Segundo o MP-GO, desde o início da investigação, no ano passado, nenhuma casa de apostas procurou o Grupo de Atuação Especial de Combate ao Crime Organizado (Gaeco) para denunciar indícios de fraude.
— Detectamos que o próprio site identificou uma movimentação anormal e bloqueou as apostas. Cada aposta de R$ 500 geraria um lucro de R$ 46 mil. O próprio site bloqueou e o grupo tentou destravar essas contas. Mas nenhuma casa de aposta nos procurou até agora, não chegou nenhum comunicado desde o início da investigação — afirmou o promotor Fernando Cesconetto.
O doutor em integridade no esporte Felippe Marchetti explica que, sem uma regulamentação do setor, as casas não são obrigadas a repassar suas informações para as autoridades. Com a MP das apostas esportivas, prevista para ser publicada nos próximos dias, há esperança de avanço neste sentido. Principalmente com a criação da agência que unirá policias, Ministério Público e entidades esportivas no combate à manipulação.
— Espera-se que, com a criação da agência, as casas sejam obrigadas a compartilhar seus dados com o governo e com a agência de integridade, principalmente quando houver uma atividade suspeita. Hoje elas reportam se quiserem e para as entidades que quiserem — explica.

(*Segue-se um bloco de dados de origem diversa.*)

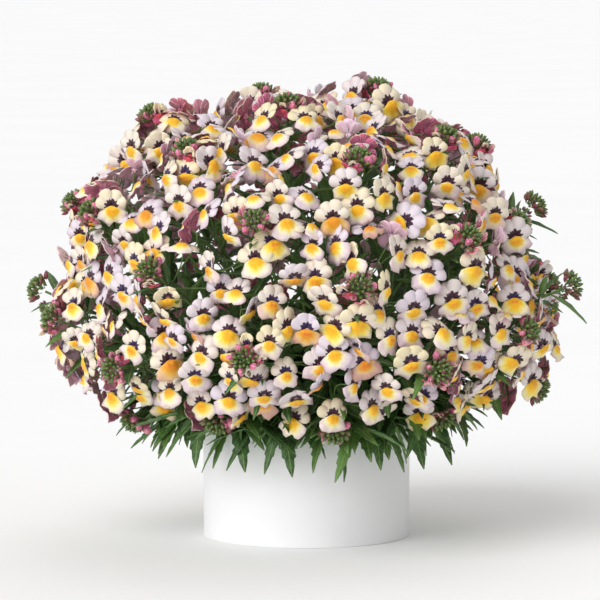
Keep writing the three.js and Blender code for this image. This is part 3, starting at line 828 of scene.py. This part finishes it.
openForms = [makeBloomForm(i, form) for i, form in enumerate(bloomForms)]


# half-open flowers: the lobes stand forward over a lip that is still folded up
def makeYoungForm(i, closed):
    random = makeRandom(900 + 31 * i)
    form = {"tilt": -48 - 24 * closed, "curl": -1.5, "spread": 0.72 - 0.2 * closed, "lip": 62,
            "ruffle": 0.6, "lobes": 0.82 - 0.1 * closed}
    parts = [makeLobe(form, angle, random) for angle in lobeAngles]
    folded = makeLipPetal(form, random, rose=True)
    settle(folded, Matrix.Diagonal((0.72, 0.72, 0.8, 1)))
    return joinAll(parts + [folded] + makeCalyx(), f"youngForm{i}")


youngForms = [makeYoungForm(0, 0), makeYoungForm(1, 1)]


def makePetalBud():  # a flower about to open: folded petals standing in their sepals
    clearSelection()
    bpy.ops.mesh.primitive_uv_sphere_add(segments=8, ring_count=6, radius=mm)
    bud = nameActive("petalBud", petalReverse)
    bpy.ops.object.mode_set(mode="EDIT")
    bpy.ops.mesh.select_all(action="SELECT")
    scaleBy(2.8, 2.1, 4.7, (0, 0, 0))
    pick(bud, lambda co: co.z > 3 * mm)
    move(0, 0.5 * mm, -0.3 * mm)
    pick(bud, lambda co: co.z < -1.5 * mm)
    scaleBy(0.6, 0.7, 1, (0, 0, 0))
    bpy.ops.mesh.select_all(action="SELECT")
    move(0, 0, 5.1 * mm)
    bpy.ops.object.mode_set(mode="OBJECT")
    bpy.ops.object.shade_smooth()
    setPlan(bud, lambda co: flowerPlan(co.x / mm, co.z / mm))
    return joinAll([bud] + [makeSepal(45 + 90 * i, 28) for i in range(4)], "petalBud")


petalBud = makePetalBud()
print("flower forms:", len(openForms) + len(youngForms), "faces each:",
      [len(f.data.polygons) for f in openForms + youngForms])


# leaf forms: rows are share of the length, share of the half width, with teeth that point forward
leafRows = {
    "toothed": [(0, 0.1), (0.08, 0.22), (0.2, 0.6), (0.31, 0.86), (0.42, 1.0), (0.45, 0.8), (0.58, 0.9),
                (0.61, 0.66), (0.72, 0.7), (0.75, 0.46), (0.86, 0.38), (1.0, 0.04)],
    "plain": [(0, 0.12), (0.1, 0.4), (0.3, 0.85), (0.5, 1.0), (0.7, 0.75), (0.86, 0.4), (1.0, 0.05)],
}
leafForms = {  # length and width in millimetres, droop of the tip, fold along the rib, twist in degrees
    "broad": {"rows": "toothed", "length": 44, "width": 13, "droop": 7, "fold": 1.6, "twist": 14},
    "long": {"rows": "toothed", "length": 44, "width": 9.5, "droop": 10, "fold": 1.8, "twist": -22},
    "wavy": {"rows": "toothed", "length": 44, "width": 11, "droop": 3, "fold": 2.2, "twist": 30},
    "narrow": {"rows": "plain", "length": 22, "width": 4.6, "droop": 3, "fold": 0.8, "twist": 10},
}
leafThickness = 0.4
leafWave = 0.4


def makeLeafForm(name, form):
    rows = [(t * form["length"], max(0.05, w * form["width"] / 2)) for t, w in leafRows[form["rows"]]]
    piece = makeBlade("leaf", 2, rows, (leafFace, leafBack))
    half, length = form["width"] / 2 * mm, form["length"] * mm
    setPlan(piece, lambda co: (co.x / half / 2 + 0.5, co.y / length))
    for v in piece.data.vertices:
        t, w = v.co.y / length, v.co.x / half
        wave = leafWave * math.sin(9 * t + 2 * w) * abs(w)
        v.co.z = mm * (form["fold"] * abs(w) - form["droop"] * t * t + wave)
    twist = piece.modifiers.new("twist", "SIMPLE_DEFORM")
    twist.deform_method = "TWIST"
    twist.deform_axis = "Y"
    twist.angle = math.radians(form["twist"])
    applyModifiers(piece)
    thicken(piece, leafThickness)
    piece.name = name + "Leaf"
    return piece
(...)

Em nota, a assessoria da casa de apostas envolvida, afirmou que “conta com tecnologias que visam proteger os dados dos clientes contra vulnerabilidades/fraudes, está alinhada e apoia a ANJL no desenvolvimento de novos programas de integridade do esporte, monitoramento de atitudes suspeitas, prevenção e bloqueio de contas suspeitas”. Sobre as apostas anuladas, a empresa afirma que “existem nos termos e condições algumas cláusulas que preveem a anulação das apostas”, mas não respondeu por que não informou o fato às autoridades e qual o procedimento nestes casos.